Likewise Hawley-Stone speculates that the four legged fixed frame that is the basis of the yokeback and others could be derived from a C3rd Indian chair base, an of which was example excavated by Aurel Stein at Niya in Chinese Turkestan, on the route Buddhism and trade took to China.
Similarly C P Fitzgerald in “Barbarian Beds: the Origin of the Chair in China”,1965 writes that based on written records and etymology (particularly of the word Yi for frame-based chair being a homonym with “to lean”) the hu chuang as a simple backless folding stool was introduced from Eastern Roman Empire in C2AD, and that no back was added to it until the C12th, and that this was endogenous rather than imported, probably copied from an independently developed frame chair similar to that discovered in 1919 from 1110 AD
Fitzgerald observes “no explanation of the introduction of frame chairs to the house and the displacement of mats exists in written records.”
He also notes that the first conclusive evidence that raised level living was widespread and all furniture types had adapted to it was in 960AD, shown in illustrations by Ku Hung Ching “Han Hsi-Tsai Yeh Yen.” He correlates this date to the beginning of the Sung Dynasty, ending the partition known as the Five Dynasties.
Sung literature makes multiple references to fixed frame chairs, and by 1101 AD the painting Ch’ing Ming Sha Ho shows a general urban population celebrating Spring, with everyone, from prince to pauper, using raised furniture.
More recently the eminent Sinologist and furniture historian Sarah Handler writes that the first evidence of a chair is within the cave paintings in DuHuang, dated to 538AD, but with the monk in the “wei-tso” position. Handler’s view is that the evolution of the chair to this point had “insufficient evidence to prove earlier chairs (as opposed to stools) were imported or based on foreign prototypes.”
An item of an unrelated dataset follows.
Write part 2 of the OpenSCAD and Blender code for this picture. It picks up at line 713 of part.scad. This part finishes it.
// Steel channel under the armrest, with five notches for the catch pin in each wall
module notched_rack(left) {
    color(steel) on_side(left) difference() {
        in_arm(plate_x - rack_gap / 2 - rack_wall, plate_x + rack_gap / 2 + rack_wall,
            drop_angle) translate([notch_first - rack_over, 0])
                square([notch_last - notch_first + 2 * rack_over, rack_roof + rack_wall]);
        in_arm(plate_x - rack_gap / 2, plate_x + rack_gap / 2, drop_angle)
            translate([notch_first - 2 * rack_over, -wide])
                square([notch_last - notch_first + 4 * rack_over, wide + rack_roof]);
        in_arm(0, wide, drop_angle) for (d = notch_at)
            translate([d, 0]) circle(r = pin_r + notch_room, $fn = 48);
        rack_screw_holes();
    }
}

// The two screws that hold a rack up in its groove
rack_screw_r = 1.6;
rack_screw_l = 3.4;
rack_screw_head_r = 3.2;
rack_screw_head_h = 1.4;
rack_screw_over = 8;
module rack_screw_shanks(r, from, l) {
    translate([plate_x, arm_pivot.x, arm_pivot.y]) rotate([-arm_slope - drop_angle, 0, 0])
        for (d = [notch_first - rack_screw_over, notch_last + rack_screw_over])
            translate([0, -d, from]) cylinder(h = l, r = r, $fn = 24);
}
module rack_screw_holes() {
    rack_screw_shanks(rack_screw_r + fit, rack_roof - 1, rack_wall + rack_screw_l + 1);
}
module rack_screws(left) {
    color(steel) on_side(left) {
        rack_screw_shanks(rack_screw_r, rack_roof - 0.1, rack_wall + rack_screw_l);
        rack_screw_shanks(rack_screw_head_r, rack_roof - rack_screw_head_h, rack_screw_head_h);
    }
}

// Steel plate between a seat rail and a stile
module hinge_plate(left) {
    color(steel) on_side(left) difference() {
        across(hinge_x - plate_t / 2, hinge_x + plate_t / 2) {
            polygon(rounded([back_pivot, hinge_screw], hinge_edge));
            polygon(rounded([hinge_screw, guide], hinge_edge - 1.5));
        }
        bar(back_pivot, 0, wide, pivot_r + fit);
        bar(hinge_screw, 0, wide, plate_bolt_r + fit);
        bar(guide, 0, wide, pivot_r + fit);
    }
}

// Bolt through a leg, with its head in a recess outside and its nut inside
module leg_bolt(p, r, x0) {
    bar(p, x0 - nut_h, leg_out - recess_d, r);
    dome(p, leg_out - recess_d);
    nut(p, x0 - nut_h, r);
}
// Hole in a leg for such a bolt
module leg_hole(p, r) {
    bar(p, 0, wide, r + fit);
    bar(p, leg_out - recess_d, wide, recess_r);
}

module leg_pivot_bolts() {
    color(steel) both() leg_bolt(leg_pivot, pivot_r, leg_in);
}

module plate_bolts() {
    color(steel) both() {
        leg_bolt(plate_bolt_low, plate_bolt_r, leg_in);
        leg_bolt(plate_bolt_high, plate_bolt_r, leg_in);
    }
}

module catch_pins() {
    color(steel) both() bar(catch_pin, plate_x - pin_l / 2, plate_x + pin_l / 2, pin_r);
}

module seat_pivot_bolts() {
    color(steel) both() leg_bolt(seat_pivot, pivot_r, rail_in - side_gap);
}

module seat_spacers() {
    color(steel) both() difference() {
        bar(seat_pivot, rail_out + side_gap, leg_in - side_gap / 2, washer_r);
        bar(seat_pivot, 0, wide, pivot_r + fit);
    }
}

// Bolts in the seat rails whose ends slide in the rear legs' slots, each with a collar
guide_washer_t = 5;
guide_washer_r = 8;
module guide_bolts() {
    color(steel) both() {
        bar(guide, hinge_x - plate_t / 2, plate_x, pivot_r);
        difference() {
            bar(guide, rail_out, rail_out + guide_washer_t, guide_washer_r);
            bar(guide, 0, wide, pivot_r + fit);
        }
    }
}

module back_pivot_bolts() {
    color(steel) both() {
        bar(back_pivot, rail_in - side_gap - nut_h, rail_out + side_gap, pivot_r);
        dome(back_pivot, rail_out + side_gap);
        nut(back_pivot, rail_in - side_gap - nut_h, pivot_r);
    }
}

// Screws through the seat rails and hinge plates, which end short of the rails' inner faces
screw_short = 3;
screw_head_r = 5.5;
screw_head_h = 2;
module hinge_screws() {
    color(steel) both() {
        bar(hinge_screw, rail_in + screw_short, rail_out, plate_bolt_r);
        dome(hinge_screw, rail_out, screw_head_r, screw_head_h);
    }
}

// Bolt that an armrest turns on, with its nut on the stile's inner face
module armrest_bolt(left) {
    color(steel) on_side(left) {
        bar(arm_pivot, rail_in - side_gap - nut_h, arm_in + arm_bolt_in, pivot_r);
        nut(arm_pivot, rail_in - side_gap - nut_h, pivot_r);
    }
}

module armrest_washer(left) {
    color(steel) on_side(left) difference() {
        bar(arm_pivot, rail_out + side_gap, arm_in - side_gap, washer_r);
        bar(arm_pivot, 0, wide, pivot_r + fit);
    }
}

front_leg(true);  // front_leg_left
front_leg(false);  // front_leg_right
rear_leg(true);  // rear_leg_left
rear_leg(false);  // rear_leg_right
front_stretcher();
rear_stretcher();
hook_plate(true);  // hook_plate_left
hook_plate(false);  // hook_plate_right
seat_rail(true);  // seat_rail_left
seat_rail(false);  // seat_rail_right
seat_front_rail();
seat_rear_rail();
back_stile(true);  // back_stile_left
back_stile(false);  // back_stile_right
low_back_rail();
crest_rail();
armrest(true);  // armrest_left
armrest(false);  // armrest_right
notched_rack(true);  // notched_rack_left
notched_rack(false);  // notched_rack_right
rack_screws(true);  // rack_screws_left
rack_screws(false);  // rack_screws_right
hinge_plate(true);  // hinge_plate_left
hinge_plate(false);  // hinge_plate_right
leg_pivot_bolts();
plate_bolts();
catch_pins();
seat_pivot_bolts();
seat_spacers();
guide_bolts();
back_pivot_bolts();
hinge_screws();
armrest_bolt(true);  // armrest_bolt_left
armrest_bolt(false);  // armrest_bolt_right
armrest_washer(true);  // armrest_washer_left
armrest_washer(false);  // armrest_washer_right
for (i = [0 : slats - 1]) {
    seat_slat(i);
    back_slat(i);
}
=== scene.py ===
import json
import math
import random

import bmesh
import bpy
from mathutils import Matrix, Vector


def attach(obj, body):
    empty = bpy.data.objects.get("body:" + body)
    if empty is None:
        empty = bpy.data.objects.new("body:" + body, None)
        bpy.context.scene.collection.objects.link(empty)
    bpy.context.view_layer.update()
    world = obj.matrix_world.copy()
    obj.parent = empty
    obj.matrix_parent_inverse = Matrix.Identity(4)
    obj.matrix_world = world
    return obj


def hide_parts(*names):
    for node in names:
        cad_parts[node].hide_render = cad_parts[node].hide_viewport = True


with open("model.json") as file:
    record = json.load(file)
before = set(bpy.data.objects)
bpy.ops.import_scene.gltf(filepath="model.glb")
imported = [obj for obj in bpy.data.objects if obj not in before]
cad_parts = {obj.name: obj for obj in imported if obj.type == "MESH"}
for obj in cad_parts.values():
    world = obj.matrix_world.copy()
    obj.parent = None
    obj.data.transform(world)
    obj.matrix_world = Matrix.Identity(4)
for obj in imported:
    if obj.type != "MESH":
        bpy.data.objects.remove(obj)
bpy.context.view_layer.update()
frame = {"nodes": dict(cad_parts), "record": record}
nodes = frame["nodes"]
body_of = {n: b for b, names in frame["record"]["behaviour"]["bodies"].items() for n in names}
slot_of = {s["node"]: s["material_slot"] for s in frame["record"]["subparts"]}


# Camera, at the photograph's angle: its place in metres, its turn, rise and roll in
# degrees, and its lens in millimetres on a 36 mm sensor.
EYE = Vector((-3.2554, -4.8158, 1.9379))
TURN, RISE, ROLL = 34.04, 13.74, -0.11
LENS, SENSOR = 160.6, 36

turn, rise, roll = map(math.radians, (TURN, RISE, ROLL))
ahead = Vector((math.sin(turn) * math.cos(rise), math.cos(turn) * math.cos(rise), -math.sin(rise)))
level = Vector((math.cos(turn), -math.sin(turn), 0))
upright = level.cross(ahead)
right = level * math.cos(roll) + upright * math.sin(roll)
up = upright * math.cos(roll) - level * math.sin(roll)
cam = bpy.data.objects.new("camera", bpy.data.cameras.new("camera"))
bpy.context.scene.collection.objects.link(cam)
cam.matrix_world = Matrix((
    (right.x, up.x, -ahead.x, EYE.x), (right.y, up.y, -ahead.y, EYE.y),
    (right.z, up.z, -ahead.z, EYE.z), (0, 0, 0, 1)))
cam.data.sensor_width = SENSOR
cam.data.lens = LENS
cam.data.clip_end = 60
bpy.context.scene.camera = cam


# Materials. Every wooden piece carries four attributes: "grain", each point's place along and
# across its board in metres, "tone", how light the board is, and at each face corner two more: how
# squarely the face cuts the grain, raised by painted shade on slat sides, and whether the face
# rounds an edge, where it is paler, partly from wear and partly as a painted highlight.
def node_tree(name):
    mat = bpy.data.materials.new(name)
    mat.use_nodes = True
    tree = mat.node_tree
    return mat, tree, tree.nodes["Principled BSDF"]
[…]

Given this, it is wiser to view the evolution of the Chinese chair as endogenous, most likely with the various individual arm and back rests used on the kang or raised domestic platforms to make the “wei-tso” position more comfortable being integrated and adapted to a frame based stool, with its firm seat, and Hu Chuang, with its folding woven seat.
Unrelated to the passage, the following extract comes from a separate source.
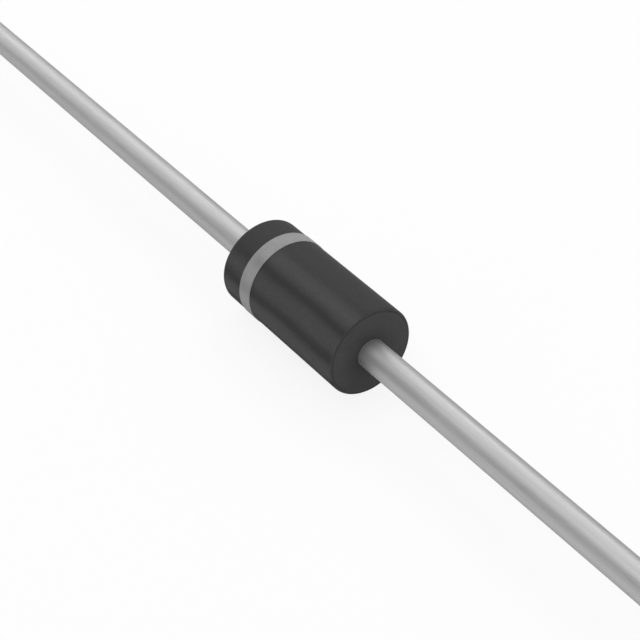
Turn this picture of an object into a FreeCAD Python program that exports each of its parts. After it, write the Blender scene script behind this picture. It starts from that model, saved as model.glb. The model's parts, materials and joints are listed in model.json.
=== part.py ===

Taking this approach suggests that from the Hu Chuang and stool era (roughly contiguous with Han Dynasty to C6th, the chair developed, associated principally within narrow religious and aristocratic usage.
That the use of the chair and its two principle formats (frame and folding) became widespread outside the elites after C10th is accepted, but reasons for it are speculative. It is worth noting however that raised level living allowed the perfect expression of hierarchy so rigidly inherent in Confucian culture.
“China was unique among its east Asian neighbours in its adaptation of raised level living, in particular the chair, used with legs pendant, in the western manner, and abandonment of the “wei-tso” leg kneeling position.”